Please repeat, exactly and with nothing added, the lines running from the line that contains "# The putty: one" to the line that contains "imported = [obj", both lines included.

### Supplied material

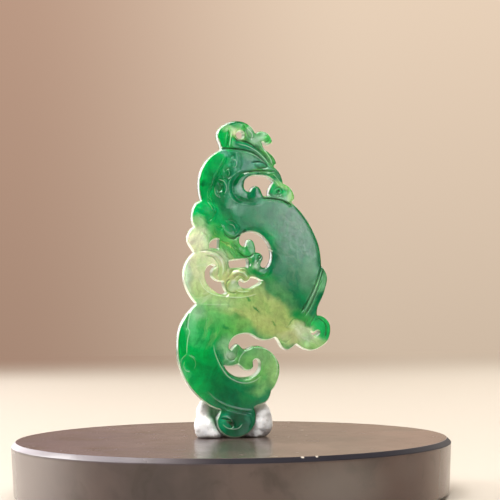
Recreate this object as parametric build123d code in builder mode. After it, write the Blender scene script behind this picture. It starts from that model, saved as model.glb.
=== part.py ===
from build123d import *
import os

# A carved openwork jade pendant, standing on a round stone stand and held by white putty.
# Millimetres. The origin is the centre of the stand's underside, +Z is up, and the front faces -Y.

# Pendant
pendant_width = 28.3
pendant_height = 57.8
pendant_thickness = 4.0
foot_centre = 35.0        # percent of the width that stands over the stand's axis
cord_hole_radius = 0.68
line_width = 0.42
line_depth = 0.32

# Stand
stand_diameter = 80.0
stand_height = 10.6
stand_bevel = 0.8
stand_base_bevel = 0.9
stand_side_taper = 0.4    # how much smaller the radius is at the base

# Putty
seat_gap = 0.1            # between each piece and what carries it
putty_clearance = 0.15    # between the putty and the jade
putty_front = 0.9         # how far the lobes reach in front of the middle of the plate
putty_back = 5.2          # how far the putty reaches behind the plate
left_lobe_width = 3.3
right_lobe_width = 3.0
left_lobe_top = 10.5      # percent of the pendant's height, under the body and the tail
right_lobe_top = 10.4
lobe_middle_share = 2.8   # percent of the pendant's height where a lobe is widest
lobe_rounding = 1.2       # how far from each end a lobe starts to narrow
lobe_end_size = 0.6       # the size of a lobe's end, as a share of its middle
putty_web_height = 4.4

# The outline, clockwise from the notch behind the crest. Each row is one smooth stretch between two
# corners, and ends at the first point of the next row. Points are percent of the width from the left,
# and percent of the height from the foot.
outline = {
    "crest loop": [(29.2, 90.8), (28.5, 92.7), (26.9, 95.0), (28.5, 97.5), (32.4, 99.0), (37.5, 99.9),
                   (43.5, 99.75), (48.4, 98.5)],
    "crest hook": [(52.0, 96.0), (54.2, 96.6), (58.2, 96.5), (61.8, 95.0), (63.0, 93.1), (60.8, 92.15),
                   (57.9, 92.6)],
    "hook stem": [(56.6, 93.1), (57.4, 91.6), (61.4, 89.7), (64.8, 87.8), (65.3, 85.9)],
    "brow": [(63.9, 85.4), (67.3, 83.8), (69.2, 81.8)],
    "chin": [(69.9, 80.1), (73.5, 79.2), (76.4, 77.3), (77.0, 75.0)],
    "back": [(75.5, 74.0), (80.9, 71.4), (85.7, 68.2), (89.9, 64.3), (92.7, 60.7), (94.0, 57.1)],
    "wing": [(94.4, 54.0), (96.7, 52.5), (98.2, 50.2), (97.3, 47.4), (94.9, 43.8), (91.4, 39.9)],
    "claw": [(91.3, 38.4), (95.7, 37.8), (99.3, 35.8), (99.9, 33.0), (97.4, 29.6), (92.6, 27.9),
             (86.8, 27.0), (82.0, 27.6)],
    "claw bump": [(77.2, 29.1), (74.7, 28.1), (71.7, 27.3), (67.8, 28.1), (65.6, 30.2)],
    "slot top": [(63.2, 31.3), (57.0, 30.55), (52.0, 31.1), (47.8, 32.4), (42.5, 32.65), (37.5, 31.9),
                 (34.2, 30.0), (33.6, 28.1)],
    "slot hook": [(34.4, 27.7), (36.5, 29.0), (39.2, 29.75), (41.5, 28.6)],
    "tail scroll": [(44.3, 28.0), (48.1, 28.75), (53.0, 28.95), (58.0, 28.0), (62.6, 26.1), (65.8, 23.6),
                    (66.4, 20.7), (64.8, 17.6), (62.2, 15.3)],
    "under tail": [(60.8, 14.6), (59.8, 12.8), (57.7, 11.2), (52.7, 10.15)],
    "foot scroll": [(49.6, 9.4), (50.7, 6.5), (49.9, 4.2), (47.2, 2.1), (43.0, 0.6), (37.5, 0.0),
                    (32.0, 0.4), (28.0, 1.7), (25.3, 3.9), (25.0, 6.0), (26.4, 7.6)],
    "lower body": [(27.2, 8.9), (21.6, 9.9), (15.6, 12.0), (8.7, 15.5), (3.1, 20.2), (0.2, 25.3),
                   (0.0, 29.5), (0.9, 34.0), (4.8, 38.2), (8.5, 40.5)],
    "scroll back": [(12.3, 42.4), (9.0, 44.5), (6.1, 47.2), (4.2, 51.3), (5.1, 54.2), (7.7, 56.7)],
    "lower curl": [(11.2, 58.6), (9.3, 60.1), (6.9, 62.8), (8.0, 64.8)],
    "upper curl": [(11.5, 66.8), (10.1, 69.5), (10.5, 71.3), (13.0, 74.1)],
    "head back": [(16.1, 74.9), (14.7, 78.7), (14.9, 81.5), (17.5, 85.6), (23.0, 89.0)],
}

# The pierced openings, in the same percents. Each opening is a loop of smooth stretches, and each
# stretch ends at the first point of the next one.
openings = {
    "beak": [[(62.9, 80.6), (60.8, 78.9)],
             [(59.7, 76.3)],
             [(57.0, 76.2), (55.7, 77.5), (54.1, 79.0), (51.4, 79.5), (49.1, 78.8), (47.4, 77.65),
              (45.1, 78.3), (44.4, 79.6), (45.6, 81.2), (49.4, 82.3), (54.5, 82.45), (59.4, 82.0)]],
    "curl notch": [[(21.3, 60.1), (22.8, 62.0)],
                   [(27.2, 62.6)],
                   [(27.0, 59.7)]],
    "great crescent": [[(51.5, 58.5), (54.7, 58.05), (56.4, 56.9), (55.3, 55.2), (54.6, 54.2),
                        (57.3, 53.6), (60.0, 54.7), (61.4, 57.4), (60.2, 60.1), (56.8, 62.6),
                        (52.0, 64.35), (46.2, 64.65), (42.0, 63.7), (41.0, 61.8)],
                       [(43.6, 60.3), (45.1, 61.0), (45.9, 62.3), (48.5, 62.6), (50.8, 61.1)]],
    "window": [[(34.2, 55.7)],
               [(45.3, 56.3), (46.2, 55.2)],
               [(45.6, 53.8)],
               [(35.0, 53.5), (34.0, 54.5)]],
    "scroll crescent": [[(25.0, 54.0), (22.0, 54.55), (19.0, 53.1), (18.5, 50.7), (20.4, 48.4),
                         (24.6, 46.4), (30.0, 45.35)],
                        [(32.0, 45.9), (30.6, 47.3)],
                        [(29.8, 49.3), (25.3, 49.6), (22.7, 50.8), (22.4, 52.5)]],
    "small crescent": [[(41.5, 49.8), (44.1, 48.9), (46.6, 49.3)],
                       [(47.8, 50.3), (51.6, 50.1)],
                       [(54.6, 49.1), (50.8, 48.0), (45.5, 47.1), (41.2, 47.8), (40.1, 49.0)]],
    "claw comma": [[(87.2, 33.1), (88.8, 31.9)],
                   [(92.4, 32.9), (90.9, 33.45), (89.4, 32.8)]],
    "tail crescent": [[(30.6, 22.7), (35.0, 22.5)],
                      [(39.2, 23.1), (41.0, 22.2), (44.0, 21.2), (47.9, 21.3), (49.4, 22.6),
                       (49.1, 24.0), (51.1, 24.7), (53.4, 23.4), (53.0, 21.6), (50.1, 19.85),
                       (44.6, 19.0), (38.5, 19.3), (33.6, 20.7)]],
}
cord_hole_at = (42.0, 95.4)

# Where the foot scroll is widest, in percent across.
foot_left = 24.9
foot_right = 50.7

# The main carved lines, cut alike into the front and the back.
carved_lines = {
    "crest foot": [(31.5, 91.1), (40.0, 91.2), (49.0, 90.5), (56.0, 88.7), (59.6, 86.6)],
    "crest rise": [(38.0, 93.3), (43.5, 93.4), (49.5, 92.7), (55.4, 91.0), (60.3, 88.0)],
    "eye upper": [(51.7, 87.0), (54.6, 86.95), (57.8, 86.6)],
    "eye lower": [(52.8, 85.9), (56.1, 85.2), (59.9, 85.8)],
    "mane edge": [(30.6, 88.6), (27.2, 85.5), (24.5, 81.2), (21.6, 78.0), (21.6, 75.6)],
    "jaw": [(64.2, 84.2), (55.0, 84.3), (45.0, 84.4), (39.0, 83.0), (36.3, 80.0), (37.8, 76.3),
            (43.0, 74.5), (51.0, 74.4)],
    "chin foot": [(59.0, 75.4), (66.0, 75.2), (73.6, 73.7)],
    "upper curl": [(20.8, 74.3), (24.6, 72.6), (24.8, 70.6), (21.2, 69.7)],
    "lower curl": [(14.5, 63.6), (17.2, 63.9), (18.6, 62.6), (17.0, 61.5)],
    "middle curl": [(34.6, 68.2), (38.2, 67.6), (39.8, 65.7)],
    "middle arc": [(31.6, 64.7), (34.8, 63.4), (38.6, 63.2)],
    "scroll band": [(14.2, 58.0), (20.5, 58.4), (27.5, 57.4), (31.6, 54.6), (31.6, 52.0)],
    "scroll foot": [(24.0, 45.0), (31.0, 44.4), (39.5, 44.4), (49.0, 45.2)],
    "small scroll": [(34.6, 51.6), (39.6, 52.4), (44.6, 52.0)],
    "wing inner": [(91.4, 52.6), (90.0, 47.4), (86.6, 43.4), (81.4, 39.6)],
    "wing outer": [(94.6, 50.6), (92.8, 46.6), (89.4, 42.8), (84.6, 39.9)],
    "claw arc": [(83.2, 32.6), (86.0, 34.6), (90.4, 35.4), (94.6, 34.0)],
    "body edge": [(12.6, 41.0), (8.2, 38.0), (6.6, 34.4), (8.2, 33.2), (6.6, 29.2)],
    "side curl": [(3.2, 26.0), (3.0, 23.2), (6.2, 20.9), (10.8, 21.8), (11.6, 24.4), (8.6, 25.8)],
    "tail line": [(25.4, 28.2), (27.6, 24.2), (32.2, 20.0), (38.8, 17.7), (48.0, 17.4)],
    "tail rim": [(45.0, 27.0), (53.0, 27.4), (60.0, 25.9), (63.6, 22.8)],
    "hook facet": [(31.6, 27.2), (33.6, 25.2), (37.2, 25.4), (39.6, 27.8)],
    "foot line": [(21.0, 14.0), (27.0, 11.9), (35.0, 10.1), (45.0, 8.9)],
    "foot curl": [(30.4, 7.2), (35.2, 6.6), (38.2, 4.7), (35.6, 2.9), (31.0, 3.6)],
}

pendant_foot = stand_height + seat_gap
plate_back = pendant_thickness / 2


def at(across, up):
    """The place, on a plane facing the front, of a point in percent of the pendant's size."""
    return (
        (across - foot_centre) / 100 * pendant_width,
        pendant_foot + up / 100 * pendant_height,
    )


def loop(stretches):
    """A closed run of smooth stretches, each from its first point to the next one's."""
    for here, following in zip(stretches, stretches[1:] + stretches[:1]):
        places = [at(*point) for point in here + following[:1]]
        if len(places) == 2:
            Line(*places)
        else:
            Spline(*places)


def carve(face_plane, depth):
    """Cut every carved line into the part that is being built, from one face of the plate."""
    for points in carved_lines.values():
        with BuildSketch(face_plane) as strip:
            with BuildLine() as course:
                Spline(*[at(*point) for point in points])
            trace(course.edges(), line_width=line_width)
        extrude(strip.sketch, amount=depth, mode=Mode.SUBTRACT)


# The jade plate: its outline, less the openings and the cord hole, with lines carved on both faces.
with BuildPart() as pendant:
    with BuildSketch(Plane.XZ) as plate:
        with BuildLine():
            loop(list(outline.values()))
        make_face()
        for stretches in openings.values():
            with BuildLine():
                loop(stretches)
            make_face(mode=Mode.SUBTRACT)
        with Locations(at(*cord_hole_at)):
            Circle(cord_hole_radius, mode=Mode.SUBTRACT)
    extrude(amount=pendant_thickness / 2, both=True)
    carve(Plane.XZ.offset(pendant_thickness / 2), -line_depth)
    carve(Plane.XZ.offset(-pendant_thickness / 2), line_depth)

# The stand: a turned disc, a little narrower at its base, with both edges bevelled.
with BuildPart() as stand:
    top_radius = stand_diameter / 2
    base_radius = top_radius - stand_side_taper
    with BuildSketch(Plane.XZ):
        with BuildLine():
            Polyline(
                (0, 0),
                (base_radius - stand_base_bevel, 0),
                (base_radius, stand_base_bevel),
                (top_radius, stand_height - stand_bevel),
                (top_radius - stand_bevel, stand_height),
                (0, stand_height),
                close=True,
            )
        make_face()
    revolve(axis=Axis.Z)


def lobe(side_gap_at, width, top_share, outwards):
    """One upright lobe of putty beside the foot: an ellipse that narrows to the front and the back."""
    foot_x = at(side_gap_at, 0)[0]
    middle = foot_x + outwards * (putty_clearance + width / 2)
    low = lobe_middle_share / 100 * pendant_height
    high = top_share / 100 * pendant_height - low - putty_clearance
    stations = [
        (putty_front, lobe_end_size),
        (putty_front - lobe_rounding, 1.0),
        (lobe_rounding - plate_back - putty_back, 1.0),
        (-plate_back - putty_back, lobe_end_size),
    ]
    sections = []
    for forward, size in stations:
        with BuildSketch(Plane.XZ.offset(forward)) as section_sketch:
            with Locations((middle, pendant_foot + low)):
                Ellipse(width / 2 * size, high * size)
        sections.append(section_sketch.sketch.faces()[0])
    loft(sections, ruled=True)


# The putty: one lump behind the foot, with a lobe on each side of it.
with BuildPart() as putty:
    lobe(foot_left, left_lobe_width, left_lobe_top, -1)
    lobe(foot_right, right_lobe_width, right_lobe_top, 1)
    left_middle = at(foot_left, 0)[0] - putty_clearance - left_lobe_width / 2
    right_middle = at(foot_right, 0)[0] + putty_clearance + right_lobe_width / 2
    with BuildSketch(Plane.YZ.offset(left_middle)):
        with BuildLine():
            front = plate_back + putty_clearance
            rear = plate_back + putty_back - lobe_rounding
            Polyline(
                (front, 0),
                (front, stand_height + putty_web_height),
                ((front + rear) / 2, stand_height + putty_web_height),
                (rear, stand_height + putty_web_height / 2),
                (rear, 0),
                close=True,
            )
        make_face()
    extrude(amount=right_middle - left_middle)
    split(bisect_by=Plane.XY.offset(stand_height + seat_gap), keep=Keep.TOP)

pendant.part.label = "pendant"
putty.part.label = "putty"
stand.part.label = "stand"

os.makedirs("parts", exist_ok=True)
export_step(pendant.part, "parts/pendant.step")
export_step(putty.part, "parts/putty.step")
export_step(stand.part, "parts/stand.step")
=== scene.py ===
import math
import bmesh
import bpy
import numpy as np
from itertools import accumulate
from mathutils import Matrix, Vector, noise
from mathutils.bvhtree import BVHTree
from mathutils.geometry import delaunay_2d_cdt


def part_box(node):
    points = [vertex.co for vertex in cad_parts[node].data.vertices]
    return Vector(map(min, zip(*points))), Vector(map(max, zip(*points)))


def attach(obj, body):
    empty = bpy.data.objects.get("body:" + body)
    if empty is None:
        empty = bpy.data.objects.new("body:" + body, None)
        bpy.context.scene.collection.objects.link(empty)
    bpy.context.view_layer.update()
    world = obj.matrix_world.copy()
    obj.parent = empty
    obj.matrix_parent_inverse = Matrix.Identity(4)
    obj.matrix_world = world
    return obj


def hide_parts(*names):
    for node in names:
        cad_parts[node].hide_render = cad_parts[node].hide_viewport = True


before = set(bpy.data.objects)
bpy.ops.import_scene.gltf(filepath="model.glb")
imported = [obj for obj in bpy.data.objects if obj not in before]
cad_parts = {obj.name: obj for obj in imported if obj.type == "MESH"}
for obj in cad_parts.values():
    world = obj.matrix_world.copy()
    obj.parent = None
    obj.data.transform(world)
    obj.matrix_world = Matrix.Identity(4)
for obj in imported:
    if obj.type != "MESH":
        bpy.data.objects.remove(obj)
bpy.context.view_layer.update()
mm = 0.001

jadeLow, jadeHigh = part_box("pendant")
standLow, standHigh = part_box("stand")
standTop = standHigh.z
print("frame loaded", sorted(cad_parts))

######

§ **Solved problem**:
# The putty: one lump behind the foot, with a lobe on each side of it.
with BuildPart() as putty:
    lobe(foot_left, left_lobe_width, left_lobe_top, -1)
    lobe(foot_right, right_lobe_width, right_lobe_top, 1)
    left_middle = at(foot_left, 0)[0] - putty_clearance - left_lobe_width / 2
    right_middle = at(foot_right, 0)[0] + putty_clearance + right_lobe_width / 2
    with BuildSketch(Plane.YZ.offset(left_middle)):
        with BuildLine():
            front = plate_back + putty_clearance
            rear = plate_back + putty_back - lobe_rounding
            Polyline(
                (front, 0),
                (front, stand_height + putty_web_height),
                ((front + rear) / 2, stand_height + putty_web_height),
                (rear, stand_height + putty_web_height / 2),
                (rear, 0),
                close=True,
            )
        make_face()
    extrude(amount=right_middle - left_middle)
    split(bisect_by=Plane.XY.offset(stand_height + seat_gap), keep=Keep.TOP)

pendant.part.label = "pendant"
putty.part.label = "putty"
stand.part.label = "stand"

os.makedirs("parts", exist_ok=True)
export_step(pendant.part, "parts/pendant.step")
export_step(putty.part, "parts/putty.step")
export_step(stand.part, "parts/stand.step")
=== scene.py ===
import math
import bmesh
import bpy
import numpy as np
from itertools import accumulate
from mathutils import Matrix, Vector, noise
from mathutils.bvhtree import BVHTree
from mathutils.geometry import delaunay_2d_cdt


def part_box(node):
    points = [vertex.co for vertex in cad_parts[node].data.vertices]
    return Vector(map(min, zip(*points))), Vector(map(max, zip(*points)))


def attach(obj, body):
    empty = bpy.data.objects.get("body:" + body)
    if empty is None:
        empty = bpy.data.objects.new("body:" + body, None)
        bpy.context.scene.collection.objects.link(empty)
    bpy.context.view_layer.update()
    world = obj.matrix_world.copy()
    obj.parent = empty
    obj.matrix_parent_inverse = Matrix.Identity(4)
    obj.matrix_world = world
    return obj


def hide_parts(*names):
    for node in names:
        cad_parts[node].hide_render = cad_parts[node].hide_viewport = True


before = set(bpy.data.objects)
bpy.ops.import_scene.gltf(filepath="model.glb")
imported = [obj for obj in bpy.data.objects if obj not in before]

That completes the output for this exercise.